问题是,当我将 blob 图像从 PHP 页面上传到产品表时,它似乎是二进制的,但如果手动执行此操作,则可以正常工作。
请查看代码下的链接图像以了解我的意思。
干杯!
<?php
//connect to the server and create database.
$host = "localhost";
$userMS = "";
$passwordMS = "";
$connection = mysql_connect($host,$userMS,$passwordMS) or die("Couldn't connect:".mysql_error());
$database = "projectDataBase";
$db = mysql_select_db($database,$connection) or die("Couldn't select database");
if (isset($_POST['sAddProduct']))
{
addNewProduct();
}
else if(isset($_POST['delete']))
{
$Product_ID=$_POST['Product_ID'];
$mysqlquery = "delete from Product where Product_ID= ".$Product_ID."";
mysql_query($mysqlquery);
echo "Deleted successfully";
echo("<FORM><INPUT Type='button' VALUE='Back' onClick='history.go(-1);return true;'></FORM>");
}
else
{
showForm();
}
// add new product
function addNewProduct()
{
$ProductName = $_POST['Product_Name'];
$ProductPrice = $_POST['Price'];
$Gender = $_POST['Gender_ID'];
$Category = $_POST['Category_ID'];
$Status = $_POST['Status_ID'];
$Age = $_POST['Age_ID'];
$image = $_FILES['Image'];
$image = mysql_real_escape_string(file_get_contents($image['tmp_name']));
//database query to add product
$insertStringProduct = "INSERT into Product(Product_Name, Price,Gender_ID, Category_ID,Status_ID,Age_ID,Image)

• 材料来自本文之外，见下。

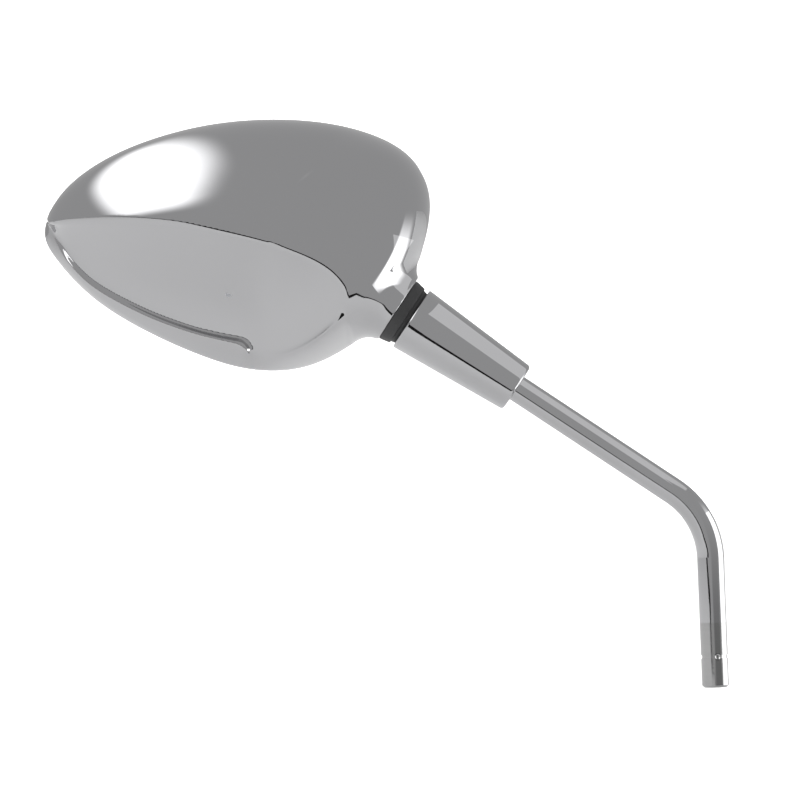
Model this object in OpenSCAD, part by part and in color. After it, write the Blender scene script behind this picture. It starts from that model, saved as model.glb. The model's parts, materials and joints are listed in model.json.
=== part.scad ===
// Handlebar rear-view mirror, right-hand side.
// A bent rod ends in a plain clamp spigot below and in a ball stud above. The mirror head swivels on the ball.
// Origin: centre of the rod where the spigot starts. +Z is up along the spigot, +X points inboard to the bike,
// and -Y is forward, so the glass faces +Y, towards the rider.

/* [Rod] */
// Diameter of the rod, which the handlebar clamp grips at its plain lower end
rod_d = 10; // [8:0.1:10.4]
// Length of the plain end below the origin
spigot_len = 24; // [18:1:40]
// Height of the corner between the two straight legs, measured on their centre lines
corner_h = 39.7; // [32:0.1:60]
// Slope of the upper leg above the horizontal
rise_deg = 35.6; // [30:0.1:45]
// Radius of the bend, on the centre line
bend_r = 31; // [24:1:36]
// Depth of the locating groove around the spigot
groove_depth = 0.35; // [0.2:0.05:0.6]

/* [Sleeve] */
// Distance from the corner to the ball centre, along the upper leg
reach = 137.7; // [130:0.1:160]
// Outer diameter of the sleeve at the head end
sleeve_d_top = 25; // [24.5:0.1:26]
// Outer diameter of the sleeve at the rod end
sleeve_d_low = 19; // [17:0.1:21]
// Length of the sleeve
sleeve_len = 46.8; // [40:0.1:50]
// Gap from the ball centre down to the sleeve's mouth
mouth_gap = 5.9; // [5.5:0.1:7]
// Edge rounding at both ends of the sleeve
sleeve_round = 1.0; // [0.4:0.1:1.2]

/* [Ball joint] */
// Diameter of the ball
ball_d = 14; // [13.5:0.1:14]
// Diameter of the stud's shank
shank_d = 7; // [6:0.1:7]
// Outer diameter of the two nylon half liners
liner_d = 17.8; // [17.6:0.1:17.8]
// Radial running clearance of each ball face
run_gap = 0.05; // [0.03:0.01:0.08]
// Outer diameter of the rubber seal, which is part of a ball
seal_d = 25.2; // [24.8:0.1:25.4]
// Wire diameter of the joint's spring
wire_d = 1.0; // [0.8:0.1:1.2]
// Number of turns in the joint's spring
spring_turns = 2.5; // [2:0.5:3]

/* [Head] */
// Centre of the head, outboard of the origin
head_x = -166; // [-170:1:-160]
// Height of the head's centre
head_z = 146; // [142:1:150]
// Depth of the dome behind the widest section
dome_depth = 32; // [26:1:36]
// Position of the widest section, measured towards the rider
widest_y = 8; // [6:1:9]
// Position of the front rim, measured towards the rider
rim_y = 20; // [20:0.5:22]
// Wall thickness of the housing
wall = 2.4; // [2:0.1:3]
// Share of the dome's depth that the scoop takes away below the crease
scoop_share = 0.42; // [0.2:0.01:0.5]
// Radius of curvature of the convex glass
glass_r = 1400; // [1000:50:2000]
// Thickness of the glass
glass_t = 2; // [1.8:0.1:2.2]

/* [Hidden] */
$fn = 96;

// Points on the head's outline, taken round from the outboard tip over the top, relative to its centre
outline = [[-76, 8], [-69.5, 21.5], [-54, 33], [-35, 40.5], [-14.5, 45], [6, 46.3], [27, 44.7], [46, 39.6],
           [61, 30.5], [67.8, 16], [65.5, 0], [60, -14], [50, -28], [35, -39], [18, -46.3], [-2, -46],
           [-21, -39.5], [-40.5, -29.8], [-59, -17.3], [-72, -2]];
steps = 4;
bend_deg = 90 - rise_deg;
tangent = bend_r * tan(bend_deg / 2);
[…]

VALUE('$ProductName', '$ProductPrice', '$Gender', '$Category', '$Status', '$Age',''".$image."'')";
$result = mysql_query($insertStringProduct);
echo ("<p1>Product added Successfully</p1>");
echo("<FORM><INPUT Type='button' VALUE='Back' onClick='history.go(-1);return true;'></FORM>");
}
//function for the form page
function showForm()
{
//First form for adding new product
$self = htmlentities($_SERVER['PHP_SELF']);
echo("<form action = '$self' method='POST'>
<fieldset>
<legend>Adding New Product</legend>
Product Name: <input name='Product_Name' type='text' size = '40'>
<br /><br />
Price: <input name='Price' type='text' size = '20'><br><br />
Gender:
<select name='Gender_ID'>
<option value = '%'> <-- select--></option>");
//database query to show the country in the options from the database "product" field.
$dbQuary = " SELECT DISTINCT Gender_ID, Gender_Description from Gender";
$result = mysql_query($dbQuary);
while($row = mysql_fetch_row($result)){
echo("<option value ='$row[0]'> $row[1]</option>");
}
echo("
</select> <br/><br/>
Category:
<select name='Category_ID'>
<option value = '%'> <-- select--></option>");
//database query to show the country in the options from the database "product" field.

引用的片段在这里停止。